Dabei ist undenkbar, dass vier naive Landmädchen aus dem Emsland auch nur ahnen konnten, was den Papst in diesen Tagen so sehr bewegte; die Nazi-Zeitungen bemühten sich allzu eifrig, den Katholiken im Reich vorzugaukeln, dass der Papst das Regime billige, ein Eindruck, den Ribbentrops Besuch im Vatikan im März 1940 zu bestätigen schien. Zudem war die Botschaft hochbrisant; wäre sie den Nazis in die Hände gefallen, hätte dies unabsehbare Folgen für die vier Seherkinder gehabt. Insofern ist das „Geheimnis für den Papst“ das bislang eindrucksvollste Indiz für einen übernatürlichen Ursprung der Ereignisse von Heede. Seine Veröffentlichung sollte Anlass zu ihrer Neubewertung auch durch die diözesanen Behörden sein.

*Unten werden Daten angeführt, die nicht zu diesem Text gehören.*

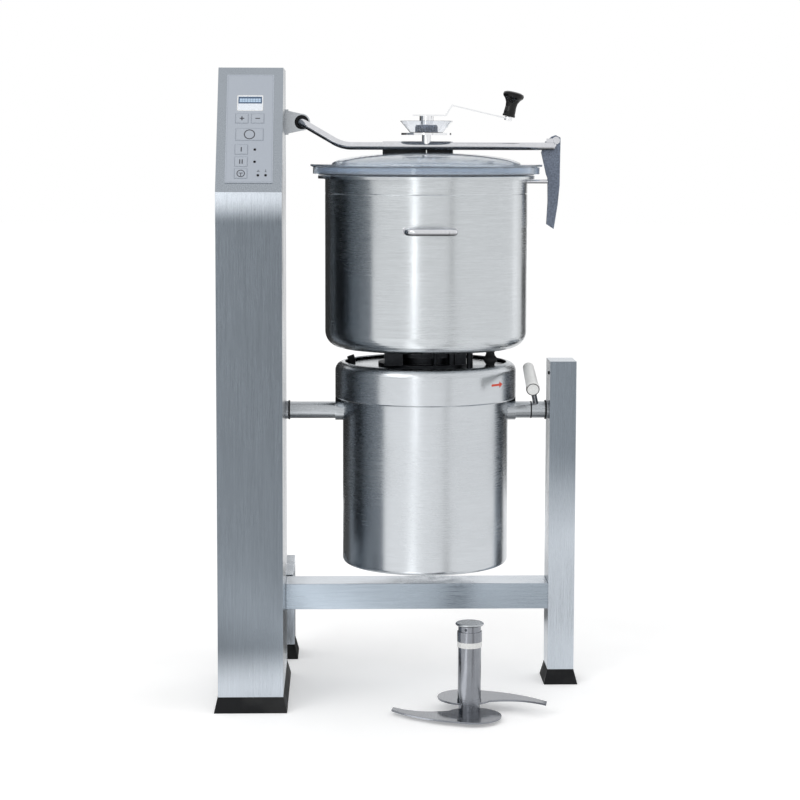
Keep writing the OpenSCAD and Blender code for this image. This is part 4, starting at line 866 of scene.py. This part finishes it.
class MIXER_OT_lid(bpy.types.Operator):
    """Round the edges of the lock, the hub, the crank, the sleeve and the wiper, and slim the arm's pad"""

    bl_idname = "mixer.lid"
    bl_label = "Lid and its arm"

    pad_share: FloatProperty(name="Pad", description="Depth of the pad over that of its solid", default=0.55)

    def execute(self, context):
        edges = props().edges
        ease_all([
            (edges.cast, ("lock_lever",)),
            (edges.machined, ("lock_pin", "lid_hub", "hub_nuts", "crank", "arm_sleeve", "wiper")),
        ])
        eased("lid_pad", edges.machined, slim=self.pad_share)
        return {"FINISHED"}


class MIXER_OT_bowl_unit(bpy.types.Operator):
    """Finish the bowl and motor unit: the clamp, the rests, the arrow, the weld rings and the grip's end"""

    bl_idname = "mixer.bowl_unit"
    bl_label = "Bowl and motor unit"

    arrow_turn: FloatProperty(
        name="Arrow's place", description="Turn round the band", subtype="ANGLE", default=0.85
    )
    arrow_drop: length("Arrow's drop", "Distance of the arrow below the band's top", 40)
    arrow_long: length("Arrow's length", "Length of the arrow", 40)
    weld_reach: length("Welds' reach", "Distance of the welds from the bowl's axis", 229)

    def arrow(self):
        """A red arrow that lies round the motor's band."""
        low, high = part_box("motor_band")
        centre = middle("motor_band")
        radius = (high.x - low.x) / 2
        deep = 0.3 * MM
        shaft_middle, shaft_long, shaft_wide, head_middle, head_radius = (
            share * self.arrow_long for share in (-0.15, 0.7, 0.12, 0.28, 0.2)
        )
        shaft = bar(shaft_middle, 0, shaft_long, shaft_wide, deep)
        bpy.ops.mesh.primitive_cylinder_add(
            vertices=3, radius=head_radius, depth=deep, location=(head_middle, 0, deep / 2),
            rotation=(0, 0, -math.pi / 2)
        )
        head = bpy.context.object
        take(head)
        bpy.ops.object.transform_apply(location=True, rotation=True, scale=True)
        piece = joined([shaft, head])
        bpy.ops.object.mode_set(mode="EDIT")
        bpy.ops.mesh.select_all(action="SELECT")
        bpy.ops.mesh.subdivide(number_cuts=4)
        bpy.ops.object.mode_set(mode="OBJECT")
        for vertex in piece.data.vertices:
            turn = self.arrow_turn + vertex.co.x / radius
            out = radius + vertex.co.z
            vertex.co = (
                centre.x + out * math.sin(turn), centre.y - out * math.cos(turn),
                high.z - self.arrow_drop + vertex.co.y
            )
        settle(piece, "turning_arrow", "bowl_unit", MATERIALS["arrow"])

    def weld_rings(self):
        """Small welds where the handles meet the bowl."""
        low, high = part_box("bowl_handles")
        centre = middle("bowl")
        rod_radius, ring_radius, line, depth, sunk = 8 * MM, 9 * MM, 3.4 * MM, 3 * MM, 1 * MM
        leg = (high.x - low.x) / 2 - rod_radius
        for side, name in ((-1, "front"), (1, "rear")):
            rings = []
            for across in (-leg, leg):
                ring = hoop(0, 0, ring_radius, line, depth)
                reach = math.sqrt(self.weld_reach ** 2 - across ** 2)
                origin = Vector((centre.x + across, centre.y + side * (reach - sunk), (low.z + high.z) / 2))
                rings.append(stand(ring, origin, Vector((1, 0, 0)), Vector((0, 0, side))))
            settle(joined(rings), name + "_handle_welds", "bowl_unit", MATERIALS["rod_steel"])

    def grip_end(self):
        """The dark ring near the free end of the grip."""
        low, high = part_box("tilt_grip")
        way = Vector((0, -0.96, -0.28)).normalized()
        from_front, from_below = 12 * MM, 14.5 * MM
        free_end = Vector(((low.x + high.x) / 2, low.y + from_front, low.z + from_below))
        radius, line, depth = 13.4 * MM, 3 * MM, 9 * MM
        ring = hoop(0, 0, radius, line, depth)
        across = Vector((1, 0, 0))
        stand(ring, free_end, across, way.cross(across))
        settle(ring, "grip_ring", "bowl_unit", MATERIALS["plastic_black"])

    def execute(self, context):
        edges = props().edges
        ease_all([
            (edges.machined, ("bowl_clamp", "motor_deck", "lid_catch", "trunnion_seals", "shaft_seal")),
            (edges.rubber, ("bowl_rests",)),
        ])
        self.arrow()
        self.weld_rings()
        self.grip_end()
        return {"FINISHED"}


class MIXER_OT_blade_set(bpy.types.Operator):
    """Round the edges of the loose blade set"""

    bl_idname = "mixer.blade_set"
    bl_label = "Blade set"

    def execute(self, context):
        edges = props().edges
        ease_all([
            (edges.machined, ("blade_hub", "blade_cap", "blade_ring")),
            (edges.sheet, ("upper_blade", "lower_blade")),
        ])
        return {"FINISHED"}


# Name, place, width, height and watts of each lamp, which all look at the machine's middle
LAMPS = (
    ("soft_key", (-2.4, -3.2, 3.6), 2.6, 2.6, 45),
    ("tall_strip", (-0.75, -4.2, 1.4), 0.3, 2.6, 6),
)

# Name, place, lean and turn in degrees, width, height and brightness of each card that metal reflects
CARDS = (
    ("back_card_left", (-1.6, 2.6, 1.0), 90, 0, 3.2, 2.2, 0.03),
    ("back_card_right", (2.3, 2.6, 1.0), 90, 0, 1.4, 2.2, 0.1),
    ("side_card", (-1.9, 0.6, 1.0), 90, 90, 2.6, 2.2, 0.07),
    ("floor_card_front", (-0.44, -2.3, 0.004), 0, -19.3, 0.2, 4.4, 2.0),
    ("floor_card_left", (-0.9, 1.6, 0.004), 0, 35, 1.6, 3.2, 0.07),
    ("front_card_right", (2.13, -3.49, 1.2), 90, 25.7, 0.36, 2.6, 0.66),
    ("floor_card_right", (1.5, -2.2, 0.004), 0, 25.7, 0.26, 3.8, 0.66),
    ("side_strip", (3.6, 1.7, 1.2), 90, 114, 0.7, 2.8, 1.3),
)


class MIXER_OT_studio(bpy.types.Operator):
    """Set the pale floor, the soft light and the camera"""

    bl_idname = "mixer.studio"
    bl_label = "Studio"

    def white_for_eyes(self, tree):
        """1 for rays that see, and 0 for rays that light."""
        path = put(tree, "ShaderNodeLightPath").outputs
        seen = combined(tree, "MAXIMUM", path["Is Camera Ray"], path["Is Glossy Ray"])
        return combined(tree, "MAXIMUM", seen, path["Is Transmission Ray"])

    def sky(self):
        """A world that looks white and lights the machine softly from all round."""
        world = bpy.data.worlds.new("Studio")
        bpy.context.scene.world = world
        world.use_nodes = True
        tree = world.node_tree
        tree.nodes.clear()
        ambient, seen = (
            put(tree, "ShaderNodeBackground", {"Color": (1, 1, 1, 1), "Strength": strength})
            for strength in (props().studio.ambient, 1.0)
        )
        both = put(
            tree, "ShaderNodeMixShader",
            {0: self.white_for_eyes(tree), 1: ambient.outputs[0], 2: seen.outputs[0]}
        )
        out = put(tree, "ShaderNodeOutputWorld")
        tree.links.new(both.outputs[0], out.inputs["Surface"])

    def floor(self):
        """A pale floor that looks nearly white and keeps the machine's shadow."""
        bpy.ops.object.select_all(action="DESELECT")
        bpy.ops.mesh.primitive_plane_add(size=props().studio.floor_size)
        floor = bpy.context.object
        floor.name = "studio_floor"
        material, tree, shader, where = started("Pale floor")
        speckle = place(tree, "Speckle", {"Vector": where, "Scale": 4.0})
        tint = mixed(tree, speckle["Tone"], (0.9, 0.9, 0.9), (0.93, 0.93, 0.93))
        tree.links.new(tint, shader.inputs["Base Color"])
        fill(shader, roughness=0.9, emission_color=(1.0, 1.0, 1.0), specular_ior_level=0.0)
        glow = combined(tree, "MULTIPLY", self.white_for_eyes(tree), props().studio.floor_glow)
        tree.links.new(glow, shader.inputs["Emission Strength"])
        paint(floor, material)

    def card(self, name, at, lean, turn, width, height, grey):
        """A card that only metal sees. One without lean lies flat."""
        bpy.ops.object.select_all(action="DESELECT")
        bpy.ops.mesh.primitive_plane_add(
            size=1, location=at, rotation=(math.radians(lean), 0, math.radians(turn))
        )
        card = bpy.context.object
        card.name = name
        card.scale = (width, height, 1)
        material, _, shader, _ = started(name)
        glow = (grey, grey, grey)
        fill(shader, base_color=(0.0, 0.0, 0.0), emission_color=glow, emission_strength=1.0, roughness=1.0)
        paint(card, material)
        card.visible_camera = False
        card.visible_diffuse = False
        card.visible_shadow = False
        card.visible_transmission = False

    def lamp(self, name, at, towards, width, height, power):
        """A rectangular lamp that the camera doesn't see."""
        data = bpy.data.lights.new(name, "AREA")
        data.shape = "RECTANGLE"
        data.size, data.size_y, data.energy = width, height, power
        lamp = bpy.data.objects.new(name, data)
        bpy.context.scene.collection.objects.link(lamp)
        lamp.location = at
        lamp.rotation_euler = (Vector(towards) - Vector(at)).to_track_quat("-Z", "Y").to_euler()
        lamp.visible_camera = False

    def camera(self):
        """The camera, at the photograph's place and angle."""
        studio = props().studio
        ahead = Vector((
            math.sin(studio.yaw) * math.cos(studio.pitch), math.cos(studio.yaw) * math.cos(studio.pitch),
            -math.sin(studio.pitch)
        ))
        level = Vector((math.cos(studio.yaw), -math.sin(studio.yaw), 0))
        upright = level.cross(ahead)
        right = level * math.cos(studio.roll) + upright * math.sin(studio.roll)
        up = upright * math.cos(studio.roll) - level * math.sin(studio.roll)
        data = bpy.data.cameras.new("Camera")
        camera = bpy.data.objects.new("Camera", data)
        bpy.context.scene.collection.objects.link(camera)
        camera.matrix_world = (
            Matrix.Translation(studio.camera_place) @ Matrix((right, up, -ahead)).transposed().to_4x4()
        )
        data.lens = studio.focal_share * data.sensor_width
        data.shift_y = studio.shift
        data.clip_start, data.clip_end = 0.05, 200
        bpy.context.scene.camera = camera

    def execute(self, context):
        self.camera()
        self.sky()
        self.floor()
        machine = (CAD_BOX[0] + CAD_BOX[1]) / 2
        for name, at, width, height, power in LAMPS:
            self.lamp(name, at, machine, width, height, power)
        for card in CARDS:
            self.card(*card)
        context.scene.view_settings.view_transform = "Standard"
        return {"FINISHED"}


class MIXER_PT_panel(bpy.types.Panel):
    """Steps and settings of the mixer"""

    bl_label = "Cutter mixer"
    bl_idname = "MIXER_PT_panel"
    bl_space_type = "VIEW_3D"
    bl_region_type = "UI"
    bl_category = "Mixer"

    def draw(self, context):
        for operator in STEPS:
            self.layout.operator(operator.bl_idname)
        mixer = context.scene.mixer
        for settings in (mixer.finish, mixer.edges, mixer.studio):
            box = self.layout.box()
            for name in type(settings).__annotations__:
                box.prop(settings, name)


STEPS = (
    MIXER_OT_finishes, MIXER_OT_frame, MIXER_OT_panel, MIXER_OT_lid, MIXER_OT_bowl_unit, MIXER_OT_blade_set,
    MIXER_OT_studio,
)
SETTINGS = (MixerFinish, MixerEdges, MixerStudio, Mixer)


def register():
    for made in (*SETTINGS, *STEPS, MIXER_PT_panel):
        bpy.utils.register_class(made)
    bpy.types.Scene.mixer = PointerProperty(type=Mixer)


def unregister():
    del bpy.types.Scene.mixer
    for made in reversed((*SETTINGS, *STEPS, MIXER_PT_panel)):
        bpy.utils.unregister_class(made)


def main():
    register()
    bpy.ops.mixer.finishes()
    bpy.ops.mixer.frame()
    bpy.ops.mixer.panel()
    bpy.ops.mixer.lid()
    bpy.ops.mixer.bowl_unit()
    bpy.ops.mixer.blade_set()
    bpy.ops.mixer.studio()


if __name__ == "__main__":
    main()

Wollte die Gottesmutter nicht nur die deutschen Katholiken in der dunkelsten Stunde ihrer Geschichte trösten und ihnen versichern, dass der Himmel sie nicht allein ließ? Hat sie auch Papst Pius XII. auf diesem Weg Trost spenden wollen? Weitere Forschungen in den Vatikanarchiven sollten klären, ob und wann die Briefe der Kinder dem Heiligen Vater vorgelegt wurden – und inwiefern sie seine Entscheidungen ab dem Frühjahr 1943 beeinflusst haben könnten.